Good morning, everybody. Welcome to the other side of the bleakest month of the year. Congratulations on beating January at its own game. Why don't you pull up a seat at the breakfast table and pour yourself a bowl of Cookie Crisp?

Yes, I treated Rodney to a box of Cookie Crisp. He's been a peanut butter captain crunch regular all school year, and during our last trip to the grocery store I offered to let him switch it out. "Pick anything you want," I said - with no qualifiers. As a kid, if you're given that rare opportunity to pick out literally any cereal you want, you'd have to be a fool to not grab a box of cookies.

Maybe I let it happen because I have a soft spot for Cookie Crisp. In college I used to keep my own box hidden in my dorm closet, or sometimes I'd just cram the whole box in my backpack and snack on it during long night classes. College was a special time - the only time where I could simultaneously eat like a five year old boy and enjoy the independence of an adult with a car.

I recently learned Rodney gets breakfast at school anyway, so the breakfast he eats at the table before jumping in the car is more of a warm-up breakfast. A little jolt of sugar to get his brain working. However, the presence of chocolate chips has thrown a wrench into Minnie's breakfast routine.
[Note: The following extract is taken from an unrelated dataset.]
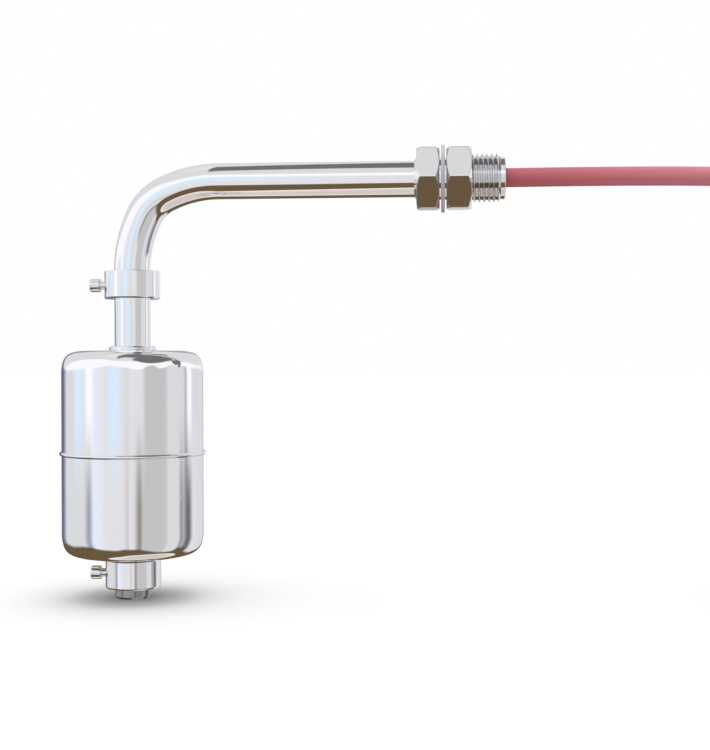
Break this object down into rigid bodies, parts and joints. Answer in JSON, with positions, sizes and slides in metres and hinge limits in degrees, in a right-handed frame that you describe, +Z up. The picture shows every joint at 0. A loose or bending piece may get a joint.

After joining Rodney at the table every morning for exactly five pieces of peanut butter captain crunch, Minnie doesn't understand why she can't do the same with cookie crisp, and it's tearing her up inside.

What am I eating for breakfast these days? Marissa and I live on the healthy side of the morning, eating fruit, yogurt, granola, and sometimes nothing at all. This morning, I'll just take black coffee, thank you.

Speaking of which, grab your coffee and lets raise our mugs to the first day of February.

Sip. It's good to be here today. We enter into a week specially designated as the Network Team Summit. In better times, I would have gotten to fly out to San Francisco and hit the town with my computer comrades (most of which I still haven't met in person). But for the 2022 edition of the annual tradition, I'll have to settle for a week of expensed lunches and a whole lot of Zoom. Let's say it together - THE NEW NORMAL.

We had a busy day yesterday. Marissa and I started the next phase of trainer Greg's transformation program, and that meant we had new, strange workouts to figure out. Dead lifts, hamstring curls, and a new exercise that involved laying on the ground in a bridge, sliding our feet out. "Magna-tiles work great for this," advised Greg, a fellow parent. "What house in America doesn't already have those lying all over the place?"

Marissa had to leave in the early evening for Minnie's puppy class. So we took the easy way out and dialed up an order from our favorite Chinese food place. While we waited, Rodney and I played video games. Our replacement Xbox controller finally arrived in the mail, so we were back to fighting crime as a duo. Yesterday, commanding Captain America and a helmet, t-shirt, and boxer brief clad Ironman, we had to fight our way into Stark tower and find the bad guy that hacked Tony's security. Rodney use Captain America's shield to douse flames and approach a corridor with an electrically charged floor. He had to deftly jump off the wall to reach the platform above. Rodney tried at least a dozen times, and each time he failed his character hit the floor and exploded into LEGO pieces, making a loud KAZAAAAAAAP sound. The animation was so funny, we didn't mind repeated failure.

Before climbing into bed, I tended to the animals in the "jungle corner" of our bedroom. I learned something about my spider Karta yesterday. Occasionally I find small, tightly packed balls of dirt left out in her tiny enclosure. Out of curiosity, I fished one of them out and used a pair of forceps to break it open. Inside the tightly packed dirt I found a fragment of a super worm tail. My best guess is that when Karta has finished eating, she packs the leftover food in dirt, probably to hide the smell while it decomposes. It's like natural tupperware.

I also fed Ducky yesterday too. She's been exploring her enclosure more, and these days she likes to spend the late evenings perched on top of her mossy hide. This poses a bit of a challenge, since we fill spray down her mossy hide every night before bed. No matter how careful I am to spray around her and not disturb her evening chill session, she leaves in a huff, slinking back into her cave.

ducky

Sorry Ducky, but I have to spray water everywhere now.

Lately, I've been filling my downtime reading up on Schaumburg history. I learned yesterday that at one point it was wholly owned by German immigrants, until most of the German farmers had to sell off the land in the great depression. In 1850, the town had a meeting to discuss an official name. Fed up with the drawn out discussion, a wealthy landowner named Friedrich Nerge got up and slammed his fist on the table, yelling Schaumburg schall et heiten. "It will be called Schaumburg", named after the West German village from which most of the settlers emigrated.

That's what I got today. Thanks for stopping by today, and have a great Tuesday.